My take, on the other hand, is quite different. Suppose one’s thing is restoring an old car. Suppose that, in the middle of one’s restoration project I stroll into the garage where one is working and say something like, “why are you doing this, it’s completely meaningless?” I imagine that individual would look at me quite peculiarly, wondering what the heck I was talking about, what’s my point. He might say to me, “So what, I enjoy it, now bug off.” He has no problem with the fact that it’s ultimately meaningless, and anyway, meaning has nothing to do with the reason he’s doing it in the first place – he just enjoys it.

So I think to myself, what is it that exists between a man and his philosophy that doesn’t exists between a man and his restoration project? Why do we confuse the one as having meaning and the other as just having Quality, as just being something we like? Certainly philosophy isn’t any more or less an obsessive venture then any other hobby, and both can become the constant obsession of our lives and consume all our waking thoughts. Yet still there seems to be a difference (perhpas meaning)? There too, you don’t tend to see hobbyists of varying ilks arguing with each other over which hobby is best at achieving such and such a pleasure, peace of mind, enjoyment, meaning, whathaveyou. We simply all know that certain people like certain things, have certain hobbies, so on, and we accept that. In other words, we’re all content with the fact that there isn’t one ultimate hobby that will inspire the intellect and the senses in the same way with everybody. We’re different, period.

For me, philosophy is simply that old car sitting in my garage. The old car is nothing more then the current dogma/paradigm which I live my life by; it’s rusty, gets horrible gas mileage, burns and leaks oil, has a hole in the muffler, a broken radio, rips and tears in the seats, broken door handles and windows, a dirty air filter, old plugs, so on and so on. What makes up that dogma (or so I’ll say for this analogy) are the words I utter to describe it. Philosophy then, (and religion) in the form of the books that fill my shelves, are nothing more then the various new tools and parts I’ve purchased to polish up and fix this old car to make it feel new and exiting. Every new question I have is analogous to a part of the car that isn’t working, sometimes I manage to patch up the question with a shinny new part (answer), and then find new problems/questions lying underneath it, then, I consult the vehicle manual.

Side thought:
One who’s into such a hobby may never complete the task of restoration to ones satisfaction. He may even scrap the entire project and start over from scratch. I did this years ago when I scrapped Christianity; of course I’ve since come back to it, but it doesn’t look anything like it used, it’s hardly recognizable to most mainstream Christians.
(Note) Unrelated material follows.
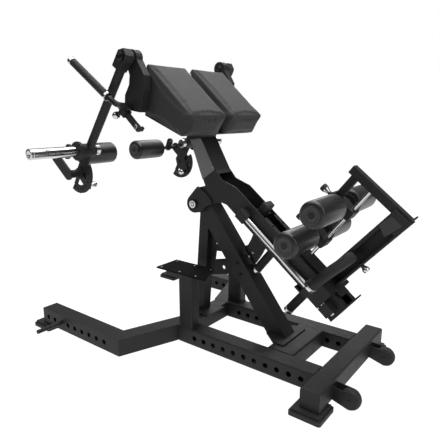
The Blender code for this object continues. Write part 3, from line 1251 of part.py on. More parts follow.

I suppose one could rightly ask, “How do you know anything is broken or needs fixing?” And the honest answer is, I don’t. One never knows there’s anything wrong unless he starts poking around in the matter. On the other hand, there is nothing really “wrong” with a broken down old car; what’s ultimately wrong with the car doesn’t exist in the car itself, but in one’s disposition towards the car. We see it and either leave it as it is by paying it no mind, or it creates a poor quality situation that effects your disposition to such a degree you take meaningless action - if only to alleviate your poor quality situation. So wrong is this case is not a matter of universals, it’s just a reflection of one’s own peace of mind.

The point is this:
My good friend Bill is a proud gun owner and loves to go to the range. I’ve often used the analogy with him, “You know that feeling you get when you’re at the range lining up a shot, your breathing becomes shallow, your thoughts are reigned in, you squeeze the trigger and the bullet finds its mark? That’s the same felling I get when another piece of kant’s Critique becomes clear to my mind.” It’s not about meaning, there isn’t any meaning, its about the pursuit. Both the philosopher and the hobbyist share that same drive, the difference is, the prior thinks it means something and the latter knows he is just doing what he likes, establishing a peace of mind.